In the middle of the diagram, you can see a service task named Send request to Nominatim. As we discussed above, the task itself doesn't make the API call, it only sends an application event, which gets caught by our listener. It is not present on the BPMN diagram, but it carries out the most important work, the geocoding as such. After the service task we have the event based gateway set up to handle three options for the process continuation:

Normal, when a positive response is received, and real coordinates have been found for the address.
Error, when the address turned out to be faked, and the service has returned a null. In this case, the process throws a BPMN error with a certain code, which can be processed in the higher level process.
Timeout exit. Naturally, an external service is not always available.

The external service doesn't have to be down, it can be outside the accessible zone, and the application is not connected to the internet. But the process shouldn't just hang. This situation must be processed correctly. Therefore, we model a fail retry and give it three attempts to receive a response. At every attempt the counter is incremented, and after three attempts we throw a BPMN error, but with a different code.

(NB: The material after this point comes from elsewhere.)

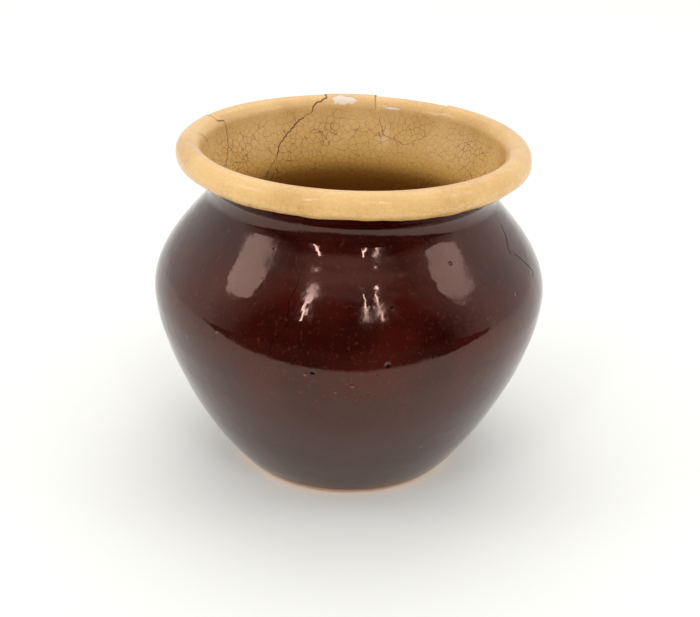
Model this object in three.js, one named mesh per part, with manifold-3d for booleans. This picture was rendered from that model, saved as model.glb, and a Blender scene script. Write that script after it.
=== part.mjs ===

How it is different from the standard approach:

The risks related to long transactions in the process are completely eliminated.
All exceptional situations are visible and can be further improved. For example, after three attempts we can escalate the task to a human being instead of throwing an error. Or you can invent your own option for this.

Implementation

The Send request to Nominatim service task calls the AddressVerificator bean:

@Component(value = "ord_AddressVerificator") 

public class AddressVerificator { 

   private static final Logger log = LoggerFactory.getLogger(AddressVerificator.class); 

   @Autowired 

   private ApplicationEventPublisher applicationEventPublisher; 

   public void verify(Order order, DelegateExecution execution) { 

       String processInstanceId = execution.getProcessInstanceId(); 

       if (order.getAddress() != null) { 

           applicationEventPublisher.publishEvent(new RequestSendEvent(this, order, processInstanceId)); 

       } else { 

           log.error("Order # {}: Address is NULL", order.getNumber()); 

       } 

   } 

}

In fact, the verify method from this bean only sends a RequestSendEvent message with the help of ApplicationEventPublisher, and it contains no other logic.

This message is caught by the onRequestSendEvent listener:

@Async 

@EventListener 

public void onRequestSendEvent(RequestSendEvent event) { 

   Order order = event.getOrder(); 

   String processInstanceId = event.getProcessInstanceId(); 

   Point point = geoCodingService.verifyAddress(order.getAddress()); 

   if (point != null) { 

       orderService.setLocation(order, point); 

       sendMessageToProcess("Address OK", processInstanceId); 

       log.info("Order # {}, Address verified: {}", order.getNumber(), order.getAddress()); 

   } else { 

       sendMessageToProcess("Fake address", processInstanceId); 

       log.info("Order # {}, Invalid address: {}", order.getNumber(), order.getAddress()); 

   } 

} 

private void sendMessageToProcess(String messageName, String processInstanceId) { 

   ProcessInstance processInstance = runtimeService.createProcessInstanceQuery() 

           .processInstanceId(processInstanceId) 

           .singleResult(); 

   if (processInstance == null) return; 

   Execution execution = runtimeService.createExecutionQuery() 

           .messageEventSubscriptionName(messageName) 

           .parentId(processInstance.getId()) 

           .singleResult(); 

   if (execution == null) return; 

   runtimeService.messageEventReceivedAsync(messageName, execution.getId()); 

}

It is important for this listener to be asynchronous, because otherwise it will be executed in the same thread with the process, and the task will be completed only when it finishes working.

The @Async annotation in Spring is used to execute methods in the asynchronous mode. It means that the method, which is annotated by it, will be executed in a separate thread without blocking the main thread where the program runs. This way, the main thread can continue to execute other tasks without waiting for the async method to be completed.

Then, we call the verifyAddress method from the GeoCodingService bean, and this method makes the actual call to the Nominatim service. The method returns a point on the map: the Point object. Depending on the result, we send a message to the process, which can be "Address OK" or "Fake address". And then the event based gateway gets to work.

The geocoding service executes a typical HTTP request using RestTemplate:

@Service 

public class GeoCodingService { 

   private final RestTemplate restTemplate; 

   public GeoCodingService(RestTemplate restTemplate) { 

       this.restTemplate = restTemplate; 

   } 

   public Point verifyAddress(String address) { 

       String NOMINATIM_URL = "https://nominatim.openstreetmap.org/search?q={address}&format=json&polygon_kml=1&addressdetails=1"; 

       ResponseEntity<NominatimResponse[]> response = restTemplate.getForEntity(NOMINATIM_URL, 

               NominatimResponse[].class, 

               address); 

       if (response.getStatusCode().is2xxSuccessful() && response.getBody() != null) { 

           NominatimResponse[] results = response.getBody(); 

           if (results.length > 0) { 

               double latitude = results[0].latitude(); 

               double longitude = results[0].longitude(); 

               GeometryFactory geometryFactory = new GeometryFactory(); 

               return geometryFactory.createPoint(new Coordinate(longitude, latitude)); 

           } 

       } 

       return null; 

   } 

}

If the service hasn't responded within a certain period of time, the timer goes off and the repeated attempt is carried out. To avoid getting an eternal loop, we use the attempt counter. In theory, after exhausting all the attempts we can escalate the task to an employee, who will make the check-up manually.

Conclusion

When we design a business process, it is important to pay attention to the duration of system task executions and possible exceptional situations, which should be correctly processed. The fail retry mechanism should be treated with caution. It was invented a long time ago, and now we have more advanced patterns for such situations.

By combining the application events and BPMN events, we can uncouple the external service request execution and the task completion, in order to be able to use the event based gateway. This approach reduces the risks related to long transactions.